In this collection, Natalie Diaz opens up and confronts the conditions from which she writes, embracing bodies like hers and those she loves which have been diminished and erased. As Postcolonial Love Poem offers a picture of an America built on hope and the agency of our future choices, it is love Natalie Diaz offers most tenderly in her hands.
Author
Natalie Diaz
NATALIE DIAZ (US/Mojave/Akimel O’otham) was born and raised in the Fort Mojave Indian Village in Needles, California, on the banks of the Colorado River. She is Mojave and an enrolled member of the Gila River Indian Tribe. She is the author of When My Brother Was an Aztec, winner of the American Book Award; Diaz’s second collection, Postcolonial Love Poem, was published by Graywolf Press in 2020 and won a Pulitzer Prize.

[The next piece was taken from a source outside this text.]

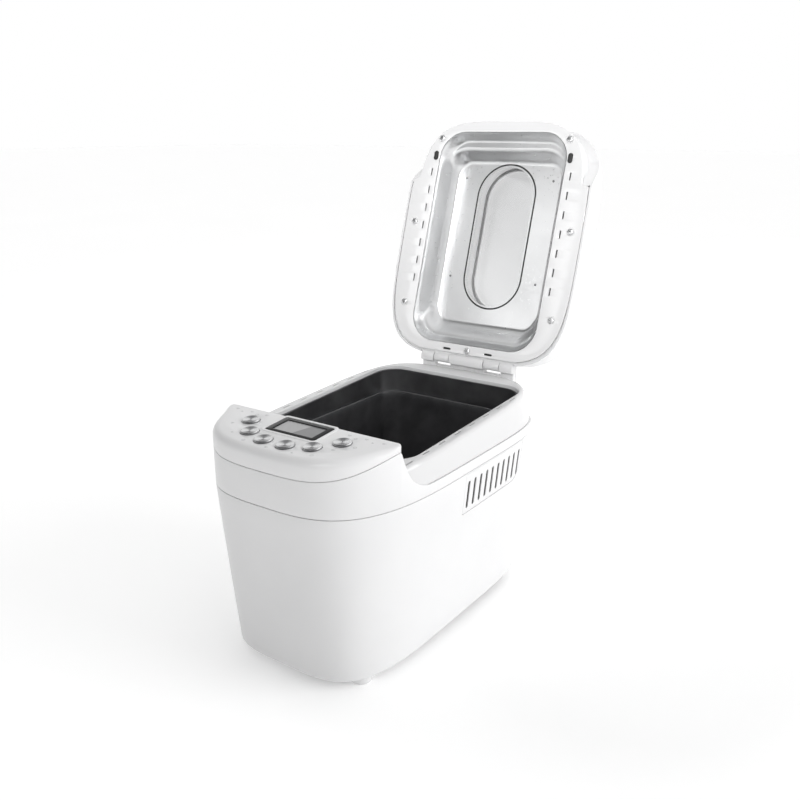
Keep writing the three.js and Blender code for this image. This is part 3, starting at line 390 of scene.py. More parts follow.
def set_inputs(node, **values):
    """Sets a node's inputs; an underscore in a name stands for a space."""
    for name, value in values.items():
        node.inputs[name.replace("_", " ")].default_value = value


def noise(tree, scale, detail=4.0, stretch=(1, 1, 1), rough=0.55):
    coord = tree.nodes.new("ShaderNodeTexCoord")
    mapping = tree.nodes.new("ShaderNodeMapping")
    tex = tree.nodes.new("ShaderNodeTexNoise")
    set_inputs(mapping, Scale=stretch)
    set_inputs(tex, Scale=scale, Detail=detail, Roughness=rough)
    tree.links.new(coord.outputs["Object"], mapping.inputs["Vector"])
    tree.links.new(mapping.outputs["Vector"], tex.inputs["Vector"])
    return tex.outputs["Fac"]


def spread(tree, value, low, high, start=0.3, end=0.7):
    """Maps a value from start..end to low..high."""
    node = tree.nodes.new("ShaderNodeMapRange")
    set_inputs(node, From_Min=start, From_Max=end, To_Min=low, To_Max=high)
    tree.links.new(value, node.inputs["Value"])
    return node.outputs["Result"]


def two_tone(tree, value, dark, light):
    node = tree.nodes.new("ShaderNodeMix")
    node.data_type = "RGBA"
    set_inputs(node, A=(*dark, 1), B=(*light, 1))
    tree.links.new(value, node.inputs["Factor"])
    return node.outputs["Result"]


def bump(tree, shader, height, strength, distance):
    node = tree.nodes.new("ShaderNodeBump")
    set_inputs(node, Strength=strength, Distance=distance * MM)
    tree.links.new(height, node.inputs["Height"])
    tree.links.new(node.outputs["Normal"], shader.inputs["Normal"])


def math_node(tree, operation, *values):
    """Math node whose inputs are numbers or the outputs of other nodes."""
    node = tree.nodes.new("ShaderNodeMath")
    node.operation = operation
    for socket, value in zip(node.inputs, values):
        if isinstance(value, float):
            socket.default_value = value
        else:
            tree.links.new(value, socket)
    return node.outputs["Value"]


def vector_node(tree, operation, source, target=None):
    """Value of a vector operation on an output and a fixed vector."""
    node = tree.nodes.new("ShaderNodeVectorMath")
    node.operation = operation
    tree.links.new(source, node.inputs[0])
    if target is not None:
        node.inputs[1].default_value = target
    return node.outputs["Value"]


def coordinates(tree, kind="Object"):
    """A texture coordinate, and its X, Y and Z."""
    coord = tree.nodes.new("ShaderNodeTexCoord").outputs[kind]
    split = tree.nodes.new("ShaderNodeSeparateXYZ")
    tree.links.new(coord, split.inputs["Vector"])
    return coord, split.outputs


# ------------------------------------------------------------ materials
def surface(name, dark, light, rough, metallic=0.0, grain=900.0, depth=0.02, strength=0.25, patch=14.0,
            stretch=(1, 1, 1), coat=0.0, coat_rough=0.05, anisotropy=0.0, specular=0.5, glow=0.0):
    """Moulded, coated or metal surface: broad changes of tone, fine grain in roughness and relief, and a glow
    that is painted light.
    """
    mat, tree, shader = node_material(name)
    set_inputs(shader, Metallic=metallic, Coat_Weight=coat, Coat_Roughness=coat_rough, Anisotropic=anisotropy,
               Specular_IOR_Level=specular, Emission_Color=(1, 1, 1, 1), Emission_Strength=glow)
    tone = spread(tree, noise(tree, patch, 3.0), 0.0, 1.0)
    tree.links.new(two_tone(tree, tone, dark, light), shader.inputs["Base Color"])
    fine = noise(tree, grain, 5.0, stretch)
    tree.links.new(spread(tree, fine, *rough), shader.inputs["Roughness"])
    bump(tree, shader, fine, strength, depth)
    return mat


def circular_grooves(tree, axes):
    """Noise that changes only with the distance from the piece's own axis."""
    flat = tree.nodes.new("ShaderNodeCombineXYZ")
    tree.links.new(axes["X"], flat.inputs["X"])
    tree.links.new(axes["Y"], flat.inputs["Y"])
    ring = tree.nodes.new("ShaderNodeTexNoise")
    ring.noise_dimensions = "1D"
    set_inputs(ring, Scale=5200.0, Detail=3.0)
    tree.links.new(vector_node(tree, "LENGTH", flat.outputs["Vector"]), ring.inputs["W"])
    return ring.outputs["Fac"]


def painted_highlight_wedges(tree, axes):
    """Two opposite pale wedges painted into the colour: painted highlights, as light makes on a turned face.
    """
    angle = math_node(tree, "ARCTAN2", axes["Y"], axes["X"])
    wave = math_node(tree, "COSINE", math_node(tree, "MULTIPLY_ADD", angle, 2.0, -1.1))
    return two_tone(tree, spread(tree, wave, 0.0, 1.0, -0.9, 0.9), (0.2, 0.2, 0.205), (0.82, 0.825, 0.83))


def multiplied(tree, first, second):
    blend = tree.nodes.new("ShaderNodeMix")
    blend.data_type = "RGBA"
    blend.blend_type = "MULTIPLY"
    set_inputs(blend, Factor=1.0)
    tree.links.new(first, blend.inputs["A"])
    tree.links.new(second, blend.inputs["B"])
    return blend.outputs["Result"]


def spun_metal():
    """Turned faces: fine circular grooves about the piece's own axis, and two painted highlight wedges in the
    colour.
    """
    mat, tree, shader = node_material("spun_steel_face")
    set_inputs(shader, Metallic=1.0, Anisotropic=0.85)
    tangent = tree.nodes.new("ShaderNodeTangent")
    tangent.direction_type = "RADIAL"
    tangent.axis = "Z"
    tree.links.new(tangent.outputs["Tangent"], shader.inputs["Tangent"])
    axes = coordinates(tree)[1]
    ring = circular_grooves(tree, axes)
    grooves = two_tone(tree, ring, (0.72, 0.72, 0.72), (1, 1, 1))
    # The colour carries the painted highlight wedges, multiplied by the grooves.
    tree.links.new(multiplied(tree, painted_highlight_wedges(tree, axes), grooves), shader.inputs["Base Color"])
    tree.links.new(spread(tree, ring, 0.2, 0.34), shader.inputs["Roughness"])
    bump(tree, shader, ring, 0.3, 0.01)
    return mat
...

She is a MacArthur Foundation Fellow, a Lannan Literary Fellow, and a Native Arts Council Foundation Artist Fellow. She is an alumni of the United States Artists Ford Fellowship and now serves on the board of trustees. She is currently a Mellon Foundation Fellow. Diaz teaches at the Arizona State University Creative Writing MFA program where she is the Maxine and Jonathan Marshall Chair of Modern and Contemporary Poetry and directs the Center for Imagination in the Borderlands.